### DIRECTION
Reproduce the top of the data verbatim, through and including the line that contains "trim_gap = 0.1".

### DATASET EXCERPT
____________

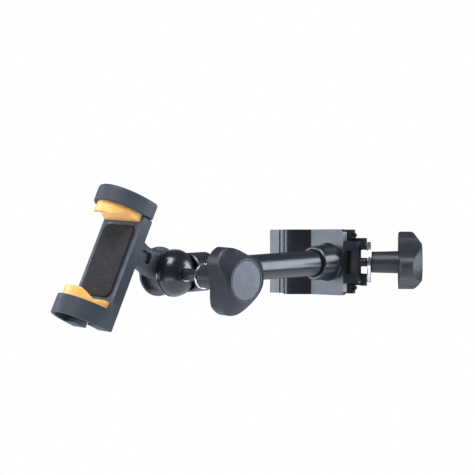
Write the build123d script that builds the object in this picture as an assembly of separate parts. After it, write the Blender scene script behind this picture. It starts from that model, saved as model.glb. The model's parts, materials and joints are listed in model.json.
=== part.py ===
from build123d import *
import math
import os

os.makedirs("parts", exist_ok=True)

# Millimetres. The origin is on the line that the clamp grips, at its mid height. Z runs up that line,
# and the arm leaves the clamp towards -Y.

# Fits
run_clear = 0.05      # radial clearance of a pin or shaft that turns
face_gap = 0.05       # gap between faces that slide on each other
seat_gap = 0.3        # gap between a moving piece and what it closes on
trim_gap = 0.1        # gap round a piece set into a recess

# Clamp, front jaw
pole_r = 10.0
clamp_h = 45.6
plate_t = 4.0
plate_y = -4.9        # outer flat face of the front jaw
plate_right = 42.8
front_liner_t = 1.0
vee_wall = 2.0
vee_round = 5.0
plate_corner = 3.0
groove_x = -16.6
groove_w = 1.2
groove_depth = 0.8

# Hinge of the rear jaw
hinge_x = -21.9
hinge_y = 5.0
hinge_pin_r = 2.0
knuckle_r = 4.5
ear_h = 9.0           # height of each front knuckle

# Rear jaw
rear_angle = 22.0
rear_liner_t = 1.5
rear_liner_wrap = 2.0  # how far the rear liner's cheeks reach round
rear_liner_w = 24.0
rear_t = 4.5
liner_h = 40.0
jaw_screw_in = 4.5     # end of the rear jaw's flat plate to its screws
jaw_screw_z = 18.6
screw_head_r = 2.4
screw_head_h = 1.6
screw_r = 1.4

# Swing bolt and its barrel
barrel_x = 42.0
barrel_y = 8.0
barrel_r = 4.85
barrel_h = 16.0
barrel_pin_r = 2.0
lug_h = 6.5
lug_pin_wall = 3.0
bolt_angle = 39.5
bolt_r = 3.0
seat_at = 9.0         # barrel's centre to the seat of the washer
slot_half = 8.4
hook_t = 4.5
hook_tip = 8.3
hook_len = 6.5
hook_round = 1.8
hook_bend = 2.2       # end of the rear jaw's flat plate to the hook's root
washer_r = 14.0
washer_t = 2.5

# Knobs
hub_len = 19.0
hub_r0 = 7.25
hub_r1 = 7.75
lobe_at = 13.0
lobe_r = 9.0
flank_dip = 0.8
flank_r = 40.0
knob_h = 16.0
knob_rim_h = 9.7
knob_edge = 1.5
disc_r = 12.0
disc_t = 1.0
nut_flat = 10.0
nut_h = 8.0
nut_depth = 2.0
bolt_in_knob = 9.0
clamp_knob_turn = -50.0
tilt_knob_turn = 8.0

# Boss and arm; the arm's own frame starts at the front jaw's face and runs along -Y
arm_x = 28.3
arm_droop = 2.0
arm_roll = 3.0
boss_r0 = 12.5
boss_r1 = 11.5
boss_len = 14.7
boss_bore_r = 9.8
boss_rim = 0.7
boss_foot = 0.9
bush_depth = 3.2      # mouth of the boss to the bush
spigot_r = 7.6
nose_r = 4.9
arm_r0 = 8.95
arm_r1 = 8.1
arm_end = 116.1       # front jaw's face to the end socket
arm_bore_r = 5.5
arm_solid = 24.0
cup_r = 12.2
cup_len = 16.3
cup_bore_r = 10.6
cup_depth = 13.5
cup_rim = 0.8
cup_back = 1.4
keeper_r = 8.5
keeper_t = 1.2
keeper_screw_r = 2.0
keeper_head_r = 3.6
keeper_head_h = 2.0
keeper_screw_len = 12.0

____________

### EXERCISE OUTPUT
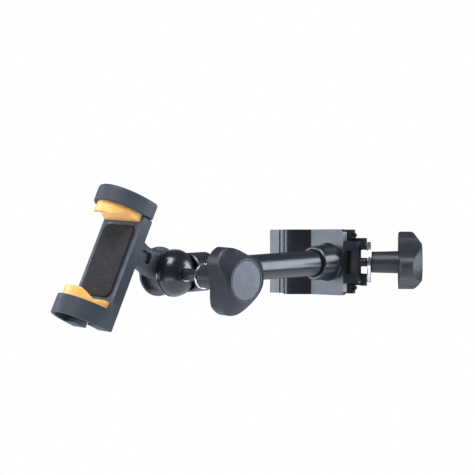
Write the build123d script that builds the object in this picture as an assembly of separate parts. After it, write the Blender scene script behind this picture. It starts from that model, saved as model.glb. The model's parts, materials and joints are listed in model.json.
=== part.py ===
from build123d import *
import math
import os

os.makedirs("parts", exist_ok=True)

# Millimetres. The origin is on the line that the clamp grips, at its mid height. Z runs up that line,
# and the arm leaves the clamp towards -Y.

# Fits
run_clear = 0.05      # radial clearance of a pin or shaft that turns
face_gap = 0.05       # gap between faces that slide on each other
seat_gap = 0.3        # gap between a moving piece and what it closes on
trim_gap = 0.1        # gap round a piece set into a recess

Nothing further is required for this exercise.